Les autorités de l'époque oscillaient entre tolérance et répression vis-à-vis de ces zones de non-droit. Les tentatives de contrôle se heurtaient souvent à la difficulté d'accéder à ces quartiers labyrinthiques et à la solidarité de leurs habitants. La création de la lieutenance de police de Paris en 1667 marque un tournant dans la volonté de l'État d'exercer un contrôle plus strict sur ces espaces urbains marginaux.
Comparaison avec d'autres bidonvilles historiques
La Cour des Miracles n'est pas un phénomène isolé. On retrouve des configurations similaires dans d'autres grandes villes européennes de l'époque. À Londres, le quartier de Whitechapel
présente des caractéristiques comparables, tout comme certaines zones de Rome ou d'Amsterdam.
Ces espaces partagent plusieurs points communs :
- Une forte densité de population pauvre et marginalisée
- Une économie parallèle basée sur la mendicité et la petite criminalité
- Une organisation sociale interne avec ses propres codes et hiérarchies
- Une relative autonomie vis-à-vis des autorités officielles
La comparaison avec ces autres bidonvilles historiques permet de mieux comprendre la Cour des Miracles comme un phénomène social lié à l'urbanisation et aux inégalités structurelles des sociétés pré-industrielles.
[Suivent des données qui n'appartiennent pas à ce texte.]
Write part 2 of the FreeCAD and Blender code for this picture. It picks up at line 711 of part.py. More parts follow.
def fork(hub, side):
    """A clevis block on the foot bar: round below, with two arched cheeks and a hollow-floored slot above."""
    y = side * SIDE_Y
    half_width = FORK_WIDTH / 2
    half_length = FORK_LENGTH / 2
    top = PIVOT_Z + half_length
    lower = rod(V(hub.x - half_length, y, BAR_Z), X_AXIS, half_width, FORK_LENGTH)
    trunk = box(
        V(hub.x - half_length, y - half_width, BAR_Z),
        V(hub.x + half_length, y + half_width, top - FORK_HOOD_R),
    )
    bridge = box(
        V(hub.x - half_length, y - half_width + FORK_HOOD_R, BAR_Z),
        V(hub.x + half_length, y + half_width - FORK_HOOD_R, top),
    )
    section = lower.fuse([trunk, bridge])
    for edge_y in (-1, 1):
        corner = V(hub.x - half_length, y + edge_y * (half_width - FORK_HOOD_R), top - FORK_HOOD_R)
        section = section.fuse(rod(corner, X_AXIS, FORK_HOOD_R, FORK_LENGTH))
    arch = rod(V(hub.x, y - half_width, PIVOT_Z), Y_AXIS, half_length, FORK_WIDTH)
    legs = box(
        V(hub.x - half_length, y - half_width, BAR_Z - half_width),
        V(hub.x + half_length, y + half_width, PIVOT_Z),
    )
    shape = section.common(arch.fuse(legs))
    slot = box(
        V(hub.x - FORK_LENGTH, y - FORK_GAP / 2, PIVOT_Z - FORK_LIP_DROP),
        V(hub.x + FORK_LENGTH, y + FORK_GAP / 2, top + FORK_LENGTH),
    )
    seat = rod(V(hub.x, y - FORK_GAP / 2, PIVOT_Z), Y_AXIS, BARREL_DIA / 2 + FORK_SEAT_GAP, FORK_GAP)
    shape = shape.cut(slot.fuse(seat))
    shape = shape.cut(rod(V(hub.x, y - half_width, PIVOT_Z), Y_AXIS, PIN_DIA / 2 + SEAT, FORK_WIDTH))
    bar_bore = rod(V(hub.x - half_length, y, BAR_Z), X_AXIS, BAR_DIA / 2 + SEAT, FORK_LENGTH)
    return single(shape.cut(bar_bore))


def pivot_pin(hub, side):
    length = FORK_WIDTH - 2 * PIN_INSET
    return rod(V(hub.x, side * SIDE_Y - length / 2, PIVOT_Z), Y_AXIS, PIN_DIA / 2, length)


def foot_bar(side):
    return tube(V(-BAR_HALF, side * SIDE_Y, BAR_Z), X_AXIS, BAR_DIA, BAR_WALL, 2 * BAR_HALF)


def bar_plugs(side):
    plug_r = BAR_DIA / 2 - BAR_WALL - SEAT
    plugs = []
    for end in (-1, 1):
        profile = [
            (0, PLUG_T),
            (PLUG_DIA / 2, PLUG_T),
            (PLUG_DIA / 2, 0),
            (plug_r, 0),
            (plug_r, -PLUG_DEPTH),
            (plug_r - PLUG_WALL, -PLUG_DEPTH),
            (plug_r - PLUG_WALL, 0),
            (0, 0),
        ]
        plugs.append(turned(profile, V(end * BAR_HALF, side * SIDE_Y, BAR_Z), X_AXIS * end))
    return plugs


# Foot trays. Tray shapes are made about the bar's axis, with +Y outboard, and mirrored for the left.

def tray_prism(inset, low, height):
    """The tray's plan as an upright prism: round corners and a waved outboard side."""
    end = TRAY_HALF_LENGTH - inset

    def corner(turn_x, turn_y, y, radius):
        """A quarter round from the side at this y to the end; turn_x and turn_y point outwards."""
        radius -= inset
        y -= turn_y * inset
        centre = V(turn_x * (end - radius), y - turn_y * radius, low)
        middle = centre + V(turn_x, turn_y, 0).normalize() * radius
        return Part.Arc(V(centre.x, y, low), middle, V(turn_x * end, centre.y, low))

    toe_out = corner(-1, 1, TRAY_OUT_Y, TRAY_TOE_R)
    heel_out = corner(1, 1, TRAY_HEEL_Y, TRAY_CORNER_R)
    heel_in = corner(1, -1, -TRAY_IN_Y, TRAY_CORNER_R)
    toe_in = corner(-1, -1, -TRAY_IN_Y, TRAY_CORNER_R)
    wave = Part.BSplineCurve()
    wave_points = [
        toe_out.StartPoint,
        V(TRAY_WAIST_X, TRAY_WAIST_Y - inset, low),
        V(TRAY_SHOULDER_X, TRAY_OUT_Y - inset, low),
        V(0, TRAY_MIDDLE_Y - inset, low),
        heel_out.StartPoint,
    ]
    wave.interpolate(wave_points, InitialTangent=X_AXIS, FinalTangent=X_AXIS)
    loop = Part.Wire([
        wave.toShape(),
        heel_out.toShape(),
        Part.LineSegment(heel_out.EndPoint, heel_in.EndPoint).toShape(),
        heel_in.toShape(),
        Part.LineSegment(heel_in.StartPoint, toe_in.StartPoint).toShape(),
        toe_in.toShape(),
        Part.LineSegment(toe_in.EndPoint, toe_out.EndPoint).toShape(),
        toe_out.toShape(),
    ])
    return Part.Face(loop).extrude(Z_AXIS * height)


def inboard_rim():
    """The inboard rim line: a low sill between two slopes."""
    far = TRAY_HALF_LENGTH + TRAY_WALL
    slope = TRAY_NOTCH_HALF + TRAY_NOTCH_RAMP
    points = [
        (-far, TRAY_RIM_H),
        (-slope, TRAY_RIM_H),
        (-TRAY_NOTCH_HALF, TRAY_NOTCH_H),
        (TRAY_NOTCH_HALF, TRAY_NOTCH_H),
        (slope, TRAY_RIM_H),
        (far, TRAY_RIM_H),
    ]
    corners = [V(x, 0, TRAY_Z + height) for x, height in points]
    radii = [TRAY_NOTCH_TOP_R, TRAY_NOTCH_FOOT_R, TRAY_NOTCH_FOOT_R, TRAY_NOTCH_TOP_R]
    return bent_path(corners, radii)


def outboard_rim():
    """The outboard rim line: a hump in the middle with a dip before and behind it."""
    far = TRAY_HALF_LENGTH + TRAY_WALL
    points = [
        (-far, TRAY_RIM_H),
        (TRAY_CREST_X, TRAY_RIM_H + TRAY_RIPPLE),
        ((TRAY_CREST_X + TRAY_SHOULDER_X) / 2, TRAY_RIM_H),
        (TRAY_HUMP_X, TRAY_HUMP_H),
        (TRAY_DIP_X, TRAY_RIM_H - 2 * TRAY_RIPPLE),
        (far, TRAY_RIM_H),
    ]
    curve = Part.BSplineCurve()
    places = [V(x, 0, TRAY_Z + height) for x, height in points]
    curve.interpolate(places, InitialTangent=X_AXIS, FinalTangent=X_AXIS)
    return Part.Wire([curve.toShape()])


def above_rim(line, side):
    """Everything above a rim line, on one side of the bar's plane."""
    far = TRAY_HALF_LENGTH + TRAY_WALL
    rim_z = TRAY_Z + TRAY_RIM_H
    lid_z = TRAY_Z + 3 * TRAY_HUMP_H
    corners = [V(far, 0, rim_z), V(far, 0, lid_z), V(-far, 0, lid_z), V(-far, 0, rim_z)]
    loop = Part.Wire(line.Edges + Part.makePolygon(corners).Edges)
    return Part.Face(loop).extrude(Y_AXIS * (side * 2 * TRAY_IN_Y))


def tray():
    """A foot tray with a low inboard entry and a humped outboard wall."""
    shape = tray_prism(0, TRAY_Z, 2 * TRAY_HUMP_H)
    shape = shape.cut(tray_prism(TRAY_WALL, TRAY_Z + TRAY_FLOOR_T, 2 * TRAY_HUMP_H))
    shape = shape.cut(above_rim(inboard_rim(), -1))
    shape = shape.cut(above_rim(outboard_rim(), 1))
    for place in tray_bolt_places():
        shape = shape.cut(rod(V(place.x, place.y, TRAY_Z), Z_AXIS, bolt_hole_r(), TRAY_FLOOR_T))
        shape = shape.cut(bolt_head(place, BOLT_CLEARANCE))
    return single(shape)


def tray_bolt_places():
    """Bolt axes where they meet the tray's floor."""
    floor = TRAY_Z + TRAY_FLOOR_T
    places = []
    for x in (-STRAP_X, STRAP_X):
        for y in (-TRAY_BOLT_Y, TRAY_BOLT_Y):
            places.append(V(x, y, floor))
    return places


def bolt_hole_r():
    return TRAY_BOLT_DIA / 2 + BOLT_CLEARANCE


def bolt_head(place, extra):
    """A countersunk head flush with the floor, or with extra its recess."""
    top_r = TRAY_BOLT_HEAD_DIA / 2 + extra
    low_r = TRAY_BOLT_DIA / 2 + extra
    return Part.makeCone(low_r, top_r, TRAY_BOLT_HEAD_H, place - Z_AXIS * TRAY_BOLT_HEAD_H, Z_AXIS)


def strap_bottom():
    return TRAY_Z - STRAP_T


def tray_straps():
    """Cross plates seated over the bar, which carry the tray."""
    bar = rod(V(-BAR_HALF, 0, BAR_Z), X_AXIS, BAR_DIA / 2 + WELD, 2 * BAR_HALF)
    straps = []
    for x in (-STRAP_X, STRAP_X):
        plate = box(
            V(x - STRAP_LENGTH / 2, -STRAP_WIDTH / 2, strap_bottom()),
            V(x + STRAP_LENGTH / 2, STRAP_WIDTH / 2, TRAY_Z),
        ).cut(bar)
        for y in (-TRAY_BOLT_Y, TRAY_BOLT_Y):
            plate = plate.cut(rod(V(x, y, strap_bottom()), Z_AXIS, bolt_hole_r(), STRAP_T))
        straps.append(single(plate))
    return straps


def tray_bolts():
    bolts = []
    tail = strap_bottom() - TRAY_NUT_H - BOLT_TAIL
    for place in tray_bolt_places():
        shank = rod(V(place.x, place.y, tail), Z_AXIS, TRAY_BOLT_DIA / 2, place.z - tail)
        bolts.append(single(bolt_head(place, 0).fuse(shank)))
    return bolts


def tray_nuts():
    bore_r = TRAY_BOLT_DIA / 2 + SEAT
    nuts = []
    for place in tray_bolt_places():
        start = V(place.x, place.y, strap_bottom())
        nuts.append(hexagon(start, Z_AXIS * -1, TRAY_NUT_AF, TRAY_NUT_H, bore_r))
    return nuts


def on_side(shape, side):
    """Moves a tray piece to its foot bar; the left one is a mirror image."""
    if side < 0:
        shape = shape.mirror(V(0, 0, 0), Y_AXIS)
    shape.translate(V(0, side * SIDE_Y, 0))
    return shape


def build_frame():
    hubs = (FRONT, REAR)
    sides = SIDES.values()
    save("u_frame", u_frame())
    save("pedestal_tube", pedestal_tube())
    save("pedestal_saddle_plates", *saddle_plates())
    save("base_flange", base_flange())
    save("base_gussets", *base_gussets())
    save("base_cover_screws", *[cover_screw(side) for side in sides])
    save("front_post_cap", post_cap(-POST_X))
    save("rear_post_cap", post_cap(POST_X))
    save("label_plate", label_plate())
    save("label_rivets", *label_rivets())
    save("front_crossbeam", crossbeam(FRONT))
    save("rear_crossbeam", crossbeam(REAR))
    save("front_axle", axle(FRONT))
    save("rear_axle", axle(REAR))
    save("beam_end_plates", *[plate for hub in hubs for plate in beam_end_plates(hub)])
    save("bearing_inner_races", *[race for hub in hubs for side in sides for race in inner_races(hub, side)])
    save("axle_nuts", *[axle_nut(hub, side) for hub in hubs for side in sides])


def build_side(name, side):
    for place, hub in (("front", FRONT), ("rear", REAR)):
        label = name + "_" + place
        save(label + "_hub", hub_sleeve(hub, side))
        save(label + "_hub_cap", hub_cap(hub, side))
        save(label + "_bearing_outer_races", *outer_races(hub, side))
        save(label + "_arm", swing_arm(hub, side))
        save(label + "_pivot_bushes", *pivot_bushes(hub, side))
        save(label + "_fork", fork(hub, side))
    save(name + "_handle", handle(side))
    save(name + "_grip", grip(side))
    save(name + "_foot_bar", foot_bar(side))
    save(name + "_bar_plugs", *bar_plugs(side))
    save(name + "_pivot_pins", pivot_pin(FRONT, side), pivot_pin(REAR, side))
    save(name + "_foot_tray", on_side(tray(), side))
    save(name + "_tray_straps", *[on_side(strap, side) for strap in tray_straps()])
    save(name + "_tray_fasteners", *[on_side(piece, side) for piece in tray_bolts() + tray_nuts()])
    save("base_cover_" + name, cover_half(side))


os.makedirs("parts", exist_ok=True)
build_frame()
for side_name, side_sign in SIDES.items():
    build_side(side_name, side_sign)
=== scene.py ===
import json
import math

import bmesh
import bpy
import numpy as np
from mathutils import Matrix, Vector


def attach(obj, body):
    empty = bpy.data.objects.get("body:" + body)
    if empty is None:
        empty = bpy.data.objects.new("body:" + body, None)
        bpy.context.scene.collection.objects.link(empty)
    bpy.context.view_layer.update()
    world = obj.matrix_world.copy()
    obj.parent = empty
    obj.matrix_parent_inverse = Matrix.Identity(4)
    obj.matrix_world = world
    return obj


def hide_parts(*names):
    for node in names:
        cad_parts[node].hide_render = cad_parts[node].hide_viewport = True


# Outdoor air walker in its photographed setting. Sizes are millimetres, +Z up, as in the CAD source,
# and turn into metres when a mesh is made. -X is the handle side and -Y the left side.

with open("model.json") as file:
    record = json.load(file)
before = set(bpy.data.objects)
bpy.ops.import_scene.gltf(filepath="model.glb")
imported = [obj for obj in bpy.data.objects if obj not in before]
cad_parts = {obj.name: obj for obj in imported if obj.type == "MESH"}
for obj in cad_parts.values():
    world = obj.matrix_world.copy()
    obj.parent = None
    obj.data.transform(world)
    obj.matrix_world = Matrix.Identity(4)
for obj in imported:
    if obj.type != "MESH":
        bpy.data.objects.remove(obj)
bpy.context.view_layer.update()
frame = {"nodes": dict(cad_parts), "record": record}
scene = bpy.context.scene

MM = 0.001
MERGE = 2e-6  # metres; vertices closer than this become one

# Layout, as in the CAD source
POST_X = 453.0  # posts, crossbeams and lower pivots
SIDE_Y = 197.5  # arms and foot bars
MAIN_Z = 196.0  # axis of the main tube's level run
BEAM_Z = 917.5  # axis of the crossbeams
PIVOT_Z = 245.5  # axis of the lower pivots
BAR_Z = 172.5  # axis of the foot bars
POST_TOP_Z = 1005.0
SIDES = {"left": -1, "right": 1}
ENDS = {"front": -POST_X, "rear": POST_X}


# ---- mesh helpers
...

Démantèlement et héritage de la cour des miracles
Le destin de la Cour des Miracles est intimement lié aux transformations urbaines et sociales de Paris à partir du XVIIe siècle. Son démantèlement progressif marque la fin d'une époque, mais son héritage continue d'influencer l'imaginaire collectif et la culture populaire.
Opérations de nicolas de la reynie sous louis XIV
La figure clé du démantèlement de la Cour des Miracles est Nicolas de La Reynie, premier lieutenant général de police de Paris, nommé par Louis XIV en 1667. La Reynie entreprend une série d'opérations visant à "assainir" les quartiers mal famés de la capitale.
Ces interventions comprennent :
- Des raids policiers pour arrêter les mendiants et les criminels notoires
- La destruction de
Ces mesures, bien que brutales, s'inscrivent dans une politique plus large de modernisation et de contrôle social voulue par Louis XIV. La Reynie parvient à démanteler les principales concentrations de la Cour des Miracles, marquant la fin d'une époque pour ces communautés marginales.
Transformations urbaines et assainissement de paris
Le démantèlement de la Cour des Miracles s'accompagne d'une transformation profonde du tissu urbain parisien. Les opérations d'urbanisme menées sous Louis XIV, puis poursuivies au XVIIIe siècle, visent à assainir et embellir la capitale. Ces transformations incluent :
- L'élargissement et le pavage des rues principales
- La création de places et d'espaces publics aérés
- L'amélioration de l'éclairage public et de l'hygiène urbaine
- La construction de nouveaux quartiers selon des plans réguliers
Ces aménagements rendent progressivement impossible la reconstitution de zones de non-droit comparables à l'ancienne Cour des Miracles. L'espace urbain devient plus lisible, plus contrôlable, reflétant la volonté de rationalisation propre à l'absolutisme monarchique.
Cependant, ces transformations ne résolvent pas les problèmes de fond liés à la pauvreté urbaine. Les populations marginalisées sont repoussées vers de nouveaux quartiers périphériques, préfigurant les faubourgs ouvriers du XIXe siècle.
Impact sur l'imaginaire collectif et la culture populaire
Bien que physiquement disparue, la Cour des Miracles continue d'exercer une fascination durable sur l'imaginaire collectif. Son héritage se manifeste de multiples façons dans la culture populaire :
Dans la littérature, le thème des bas-fonds urbains inspirés de la Cour des Miracles reste récurrent tout au long du XIXe siècle, influençant des auteurs comme Balzac, Zola ou Hugo dans ses œuvres ultérieures.
Au cinéma et à la télévision, de nombreuses adaptations de "Notre-Dame de Paris" et d'autres œuvres mettant en scène la Cour des Miracles perpétuent son mythe visuel. Des séries historiques récentes comme "Versailles" font également référence à cet univers interlope.
Dans le langage courant, l'expression "cour des miracles" est entrée dans le vocabulaire pour désigner tout lieu de désordre et de marginalité. Elle évoque à la fois la misère sociale et une forme de résistance pittoresque à l'ordre établi.
Ce mythe urbain continue d'interroger notre rapport à la pauvreté et à la marginalité. La Cour des Miracles reste un symbole ambigu, entre fascination pour un monde hors-norme et peur de la déviance sociale. Elle nous rappelle les défis persistants liés à l'intégration des populations marginalisées dans le tissu urbain et social.
Aujourd'hui, alors que les grandes métropoles font face à de nouveaux enjeux d'exclusion et de ségrégation spatiale, l'histoire de la Cour des Miracles résonne encore. Elle nous invite à réfléchir sur la place des marges dans la ville contemporaine et sur notre capacité collective à créer des espaces urbains véritablement inclusifs.